3. Gestützt auf das Öl-getriebene Wachstum konnte die Putin-Administration die aus den 1990er-Jahren herrührenden Widersprüche des extraktiven Entwicklungsmodells (soziale Polarisierung, regionale Entwicklungsunterschiede) eindämmen. Darüber hinaus stabilisierten Maßnahmen zur Konsolidierung des produktiven Sektors (Konzentration von Hochtechnologiefirmen in der Atom-, Flugzeug- und Rüstungsindustrie sowie im Agro-industriellen Komplex unter staatlicher Führung) die Wirtschaft, änderten jedoch wenig an der bestehenden Abhängigkeit vom Rohstoffexport. Die 2008 einsetzende Wirtschafts- und Finanzkrise verschärfte vielmehr die multiplen Widersprüche des extraktiven Entwicklungsmodells. Die russische Regierung setzte zur Bekämpfung der Krise auf eine angebotsorientierte Politik, nur 10 % der bereitgestellten Mittel wurden zur Stimulierung der Binnennachfrage eingesetzt.

[Conclusio] Zur Stärkung der produktiven Sektoren fordern national-konservative Kräfte in Staat und Regierung sowie mit ihnen verbundene binnenorientierte Kapitalfraktionen eine Re-Industrialisierung des Landes im Rahmen einer staatlich koordinierten Importsubstitutionspolitik. Damit einher gehen Forderungen nach neuen außenpolitischen Bündnissen.
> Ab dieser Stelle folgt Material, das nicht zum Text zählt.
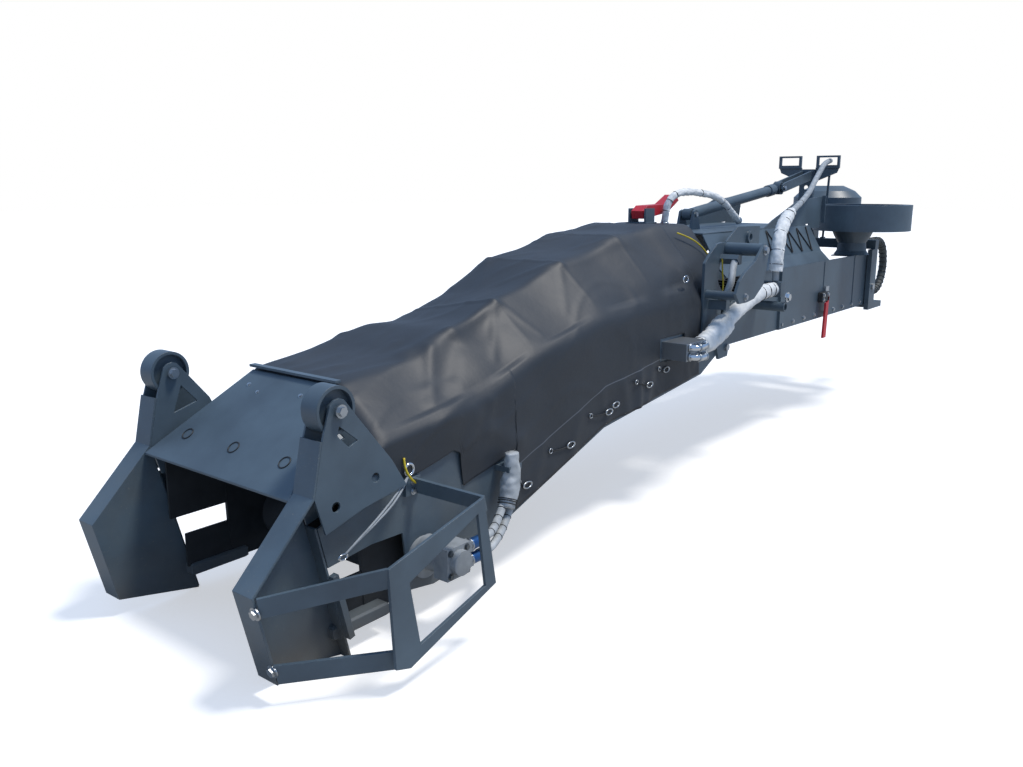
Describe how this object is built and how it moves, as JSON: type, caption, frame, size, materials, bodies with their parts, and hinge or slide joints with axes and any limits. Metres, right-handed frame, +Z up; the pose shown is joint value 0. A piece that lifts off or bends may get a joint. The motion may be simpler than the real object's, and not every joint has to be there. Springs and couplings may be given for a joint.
{
  "type": "folding discharge conveyor of a cold planer",
  "caption": "Folding discharge conveyor of a cold planer: belt frame hinged in two, tarpaulin cover, discharge hood with wings and guide rollers, slewing yoke with lifting cylinder.",
  "frame": {"origin": "centre of the lower slew lug's underside, on the vertical slew axis", "axes": "+X towards the discharge end, +Y the side of the drive motor, +Z up"},
  "size_m": [6.5539, 1.532, 1.877],
  "materials": {
    "slate_paint": "satin",
    "tarpaulin": "coated",
    "belt_rubber": "matte",
    "zinc": "satin",
    "chrome_rod": "polished",
    "red_paint": "satin",
    "cast_motor": "cast",
    "drum_steel": "worn",
    "roller_rubber": "matte",
    "hose_sleeve": "woven"
  },
  "bodies": {
    "slew_bracket": {"slew_yoke": "slate_paint", "slew_head": "slate_paint", "mast_post": "slate_paint", "mast_pin": "zinc", "hose_loops": "slate_paint", "mast_strut": "slate_paint", "luff_pins": "zinc", "hose_tail": "roller_rubber"},
    "rear_section": {"rear_frame": "slate_paint", "rear_cover_near": "slate_paint", "rear_cover_far": "slate_paint", "rear_top_cover": "slate_paint", "hopper_fins": "slate_paint", "belt_rear": "belt_rubber", "tail_drum": "drum_steel", "idlers_rear": "drum_steel", "fan_neck": "slate_paint", "fan_housing": "slate_paint", "fold_pins": "zinc", "fold_tubes_rear": "slate_paint", "luff_lugs": "slate_paint", "luff_base_pin": "zinc", "latch_box": "zinc", "latch_handle": "red_paint", "fold_cheeks": "slate_paint", "hose_mast": "hose_sleeve"},
    "front_section": {"front_frame": "slate_paint", "fold_plates_front": "slate_paint", "fold_guard_plate": "slate_paint", "belt_front": "belt_rubber", "turn_roller": "drum_steel", "head_drum": "drum_steel", "idlers_front": "drum_steel", "tarp_cover": "tarpaulin", "arch_sheet": "tarpaulin", "hood_plate": "slate_paint", "wing_near": "slate_paint", "wing_far": "slate_paint", "roller_fork_near": "slate_paint", "roller_fork_far": "slate_paint", "roller_pin_near": "zinc", "roller_pin_far": "zinc", "drive_motor": "cast_motor", "motor_guard": "slate_paint", "lock_bracket": "slate_paint", "tarp_bar": "slate_paint", "hose_bundle": "hose_sleeve", "hose_arch": "hose_sleeve", "hose_motor_a": "hose_sleeve", "hose_motor_b": "hose_sleeve"},
    "lock_link": {"lock_link": "red_paint"},
    "guide_roller_near": {"guide_roller_near": "slate_paint"},
    "guide_roller_far": {"guide_roller_far": "slate_paint"},
    "luff_barrel": {"luff_barrel": "slate_paint"},
    "luff_rod": {"luff_rod": "chrome_rod", "luff_eye": "slate_paint"}
  },
  "joints": [
    {"name": "luff", "type": "hinge", "parent": "slew_bracket", "child": "rear_section", "pos_m": [0.365, 0, 0.18], "axis": [0, -1, 0], "range_deg": [-20, 3], "deforming": ["hose_mast"]},
    {"name": "fold", "type": "hinge", "parent": "rear_section", "child": "front_section", "pos_m": [2.88, 0, 0.04], "axis": [0, 1, 0], "range_deg": [0, 115], "deforming": ["hose_bundle"]},
    {"name": "lock_link_turn", "type": "hinge", "parent": "front_section", "child": "lock_link", "pos_m": [3.015, 0, 0.805], "axis": [0, 1, 0], "range_deg": [0, 60]},
    {"name": "guide_roller_near_spin", "type": "hinge", "parent": "front_section", "child": "guide_roller_near", "pos_m": [5.822, 0.4985, 0.239], "axis": [0, 1, 0], "continuous": true},
    {"name": "guide_roller_far_spin", "type": "hinge", "parent": "front_section", "child": "guide_roller_far", "pos_m": [5.822, -0.4985, 0.239], "axis": [0, 1, 0], "continuous": true},
    {"name": "luff_barrel_swing", "type": "hinge", "parent": "rear_section", "child": "luff_barrel", "pos_m": [2.43, 0, 0.78], "axis": [0, 1, 0], "range_deg": [-0.9, 5.4]},
    {"name": "luff_rod_slide", "type": "slide", "parent": "luff_barrel", "child": "luff_rod", "axis": [-0.9935, 0, 0.1135], "range_m": [-0.055, 0.325]}
  ],
  "couplings": [
    {"joint": "luff_barrel_swing", "follows": "luff", "ratio": -0.267},
    {"joint": "luff_rod_slide", "follows": "luff", "m_per_rad": -0.918}
  ]
}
Die Westorientierung, so die Kritik, zementiere den semiperipheren Status Russlands als Rohstofflieferant für die kapitalistischen Zentrumsstaaten, während eine Ausrichtung auf den postsowjetischen und asiatischen Raum neue Expansionsmöglichkeiten biete und ein politisches Gegengewicht zur US-Hegemonie bilde. Und:

Die Schwäche der jungen russischen Bourgeoisie, die gesellschaftlichen Umbrüche durch ein hegemoniales Projekt abzusichern und damit ihre Klassenherrschaft zu festigen, setzt sich daher bis heute fort und ist ein wichtiger Grund für die zunehmend aggressive Außenpolitik.
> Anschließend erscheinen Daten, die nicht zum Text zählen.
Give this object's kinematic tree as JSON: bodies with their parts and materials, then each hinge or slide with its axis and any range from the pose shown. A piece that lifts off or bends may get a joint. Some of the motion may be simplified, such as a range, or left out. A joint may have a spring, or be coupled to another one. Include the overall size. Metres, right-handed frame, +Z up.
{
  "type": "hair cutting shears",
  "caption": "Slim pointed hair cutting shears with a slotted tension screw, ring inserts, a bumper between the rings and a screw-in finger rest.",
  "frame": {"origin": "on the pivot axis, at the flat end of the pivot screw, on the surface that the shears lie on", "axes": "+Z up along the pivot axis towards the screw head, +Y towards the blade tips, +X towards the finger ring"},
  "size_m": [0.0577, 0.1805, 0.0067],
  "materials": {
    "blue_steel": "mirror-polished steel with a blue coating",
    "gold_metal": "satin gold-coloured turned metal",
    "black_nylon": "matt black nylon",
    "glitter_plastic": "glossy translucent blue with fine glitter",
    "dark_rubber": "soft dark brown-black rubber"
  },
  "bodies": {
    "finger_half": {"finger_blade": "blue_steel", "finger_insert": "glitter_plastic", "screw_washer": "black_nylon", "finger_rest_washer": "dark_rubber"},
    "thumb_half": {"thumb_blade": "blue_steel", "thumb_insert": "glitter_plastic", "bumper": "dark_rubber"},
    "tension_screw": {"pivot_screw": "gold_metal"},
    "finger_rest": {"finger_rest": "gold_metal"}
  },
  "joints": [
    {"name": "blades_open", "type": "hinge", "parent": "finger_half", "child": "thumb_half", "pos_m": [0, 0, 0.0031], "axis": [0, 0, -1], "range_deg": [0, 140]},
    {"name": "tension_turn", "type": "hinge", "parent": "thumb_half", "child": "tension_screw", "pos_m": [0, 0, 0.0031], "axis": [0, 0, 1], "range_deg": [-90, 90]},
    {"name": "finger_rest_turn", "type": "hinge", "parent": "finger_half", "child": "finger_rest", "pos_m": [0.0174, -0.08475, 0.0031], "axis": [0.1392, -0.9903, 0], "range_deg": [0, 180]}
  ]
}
Realistisch wäre also, die Abhängigkeit von Rohstoffexport zu verringern. Vermutlich hat Russland aber ein ähnliches Problem wie das Dritte-Welt-Land Venezuela: Die herrschende Klasse ist zu sehr in die Profite involviert, als dass sie mal einfach eine neue „Industrialisierung“ aus dem Boden stampfen könnte – und wollte. Die Chinesen sind da auf Nimmerwiedersehen enteilt und lachen sich vermutlich ins Fäustchen.

soviet propaganda

* Vgl. seinen Aufsatz 2003: „Imperiale Weltordnung?“ Darin bestätigt er, was „Maoisten“ schon immer über die Sowjetunion und ihre Vasallenstaaten gesagt hatten: „Statt dass eine ausbeutungsfreie Gesellschaft entstand, hatte sich mit der Partei-Nomenklatura eine neue herrschende Klasse ausgebildet“. Wenn das stimmte, beantwortete diese These die Frage, ob es im – wie auch immer gearteten – Sozialismus Klassenkampf gebe. Das war auch die zentrale Ausgangsfrage der chinesischen Kulturrevolution und ist der zentrale Streitpunkt zwischen der heutigen offiziellen Lehrmeinung der KP Chinas und ihrer Kritiker von „links“.

Definitiv falsch ist Cromes damaliges Fazit: „Die territoriale Aufteilung der Welt unter die imperialistischen Großmächte ist abgeschlossen; der Kampf um die Neuaufteilung führt zu imperialistischen Kriegen“ (aus Lenins Imperialismus-Theorie). Das war gestern. Das kapitalistische Weltsystem hat die Entkolonialisierung überstanden, und mit neuerlichen Kriegen zwischen den Zentren des internationalen Kapitalismus ist weder aus militärischen (siehe die militärische Potenz der USA) noch aus Profitgründen zu rechnen.“ Offenbar doch! Warum das nicht so sein sollte, erklärte Chrome damals nicht – und China hatte er auch nicht auf dem Plan, was der typischen Blindheit derjenigen geschuldet ist, die in der DDR als Wissenschaftler ausgebildet wurden. Gleichzeitig widerlegt der russische Krieg gehen die Ukraine auch Kautskys „Ultraimperialismus“-Theorie.